The Fujian is also widely described by Chinese military commentators as a technology demonstrator for future nuclear-powered carriers. The electromagnetic catapult systems, the integrated power architecture, and the air wing mix being tested on the Fujian are all expected to inform what comes next.

With three carriers now in service, China has the fleet structure needed to keep one carrier deployed, one in training, and one in maintenance at all times.

That "three carrier era" framing matters strategically. Two carriers can't maintain a continuous presence anywhere; one is always in port or under maintenance. Three carriers can. For the South China Sea, the Taiwan Strait, and broader Western Pacific operations, that's a meaningful shift in what the People's Liberation Army Navy can sustain.

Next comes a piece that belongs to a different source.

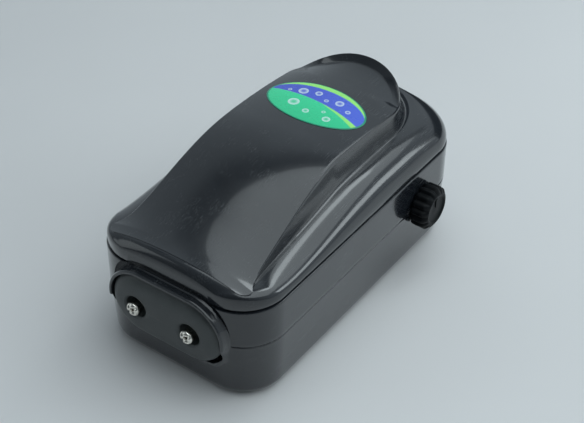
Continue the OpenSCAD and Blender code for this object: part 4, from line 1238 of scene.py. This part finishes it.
def make_card(name, corners, opacity, fade=False):
    """A dark cloth that only reflections see; fade thins it out away from the softbox."""
    card = make_object(name, corners, [(0, 1, 2, 3)], body=None)
    n = Nodes(name + "_cloth")
    cloth = n.noise(40.0, 3.0)
    color = n.mix(cloth, (0.006, 0.007, 0.008), (0.012, 0.013, 0.014))
    if fade:
        parts = n.node("SeparateXYZ", {"Vector": n.coords}).outputs
        offsets = [n.minus(parts[i], float(BOX_CORNER[i]) * MM) for i in (0, 1)]
        beside = n.plus(*(n.times(offsets[i], -float(BOX_ACROSS[i])) for i in (0, 1)))
        n.link(n.ramp(beside, 0.04, FLAG_W * MM, opacity, 0.0), n.shader.inputs["Alpha"])
    else:
        n.shader.inputs["Alpha"].default_value = opacity
    card.data.materials.append(n.done(color, 0.9, n.bump(cloth, 0.0001, 0.2)))
    card.visible_camera = card.visible_shadow = card.visible_diffuse = False


def make_world():
    """Soft grey room, darker towards the viewer's side of the horizon."""
    n = Nodes("world", "worlds")
    bpy.context.scene.world = n.owner
    facing = n.node("SeparateXYZ", {0: n.node("TexCoord").outputs["Generated"]}).outputs["Y"]
    strength = n.ramp(facing, ROOM_FROM, ROOM_TO, ROOM_FRONT, ROOM_BACK)
    for key, value in (("Color", ROOM_COLOR), ("Strength", strength)):
        n.link(value, n.tree.nodes["Background"].inputs[key])


make_camera()
make_floor()
make_world()
centre = box_point(BOX_W / 2, BOX_L / 2)
softbox("overhead", centre, (*centre[:2], 0), (BOX_W, BOX_L), 3.1, math.degrees(BOX_SPIN))
softbox("tube", (50, 370, 590), (50, 370, 0), (120, 300), 0.32, -12)
softbox("right_strip", (840, 744, 430), (0, 0, 50), (420, 260), 1.2)
softbox("front_left", (-483, -434, 300), (0, 0, 50), (320, 380), 0.3)
flag_corners = ((-FLAG_W, -200), (0, -200), (0, 1000), (-FLAG_W, 1000))
make_card("side_flag", [box_point(*corner, FLAG_Z) for corner in flag_corners], 0.85, fade=True)
make_card("rear_flag", [(-500, 900, 20), (650, 900, 20), (650, 900, 420), (-500, 900, 420)], 0.95)
bpy.context.scene.view_settings.view_transform = "Standard"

The Bottom Line on the Fujian

China's Fujian is a genuinely impressive ship. It's the largest non-nuclear-powered warship ever built, the first conventionally powered carrier in the world to use electromagnetic catapults, and the first Chinese carrier capable of operating a full mix of stealth fighters, electronic warfare aircraft, and fixed-wing early warning planes. Commissioned in November 2025 after nine sea trials, it marks a step-change in what China's navy can project at sea.

That said, it has real limitations. Three catapults instead of four, conventional propulsion rather than nuclear, two elevators instead of three, and a navy that is still building the decades of operational experience US carrier groups carry. The gap with the US Navy is narrowing, but it's still there.

If you want to track how this develops, the key things to watch are the Fujian's first operational deployments in 2026, how the J-35 integration progresses, and any developments on the reported fourth carrier at Dalian. Those will tell you far more about where China's carrier programme is actually headed than any single capability comparison.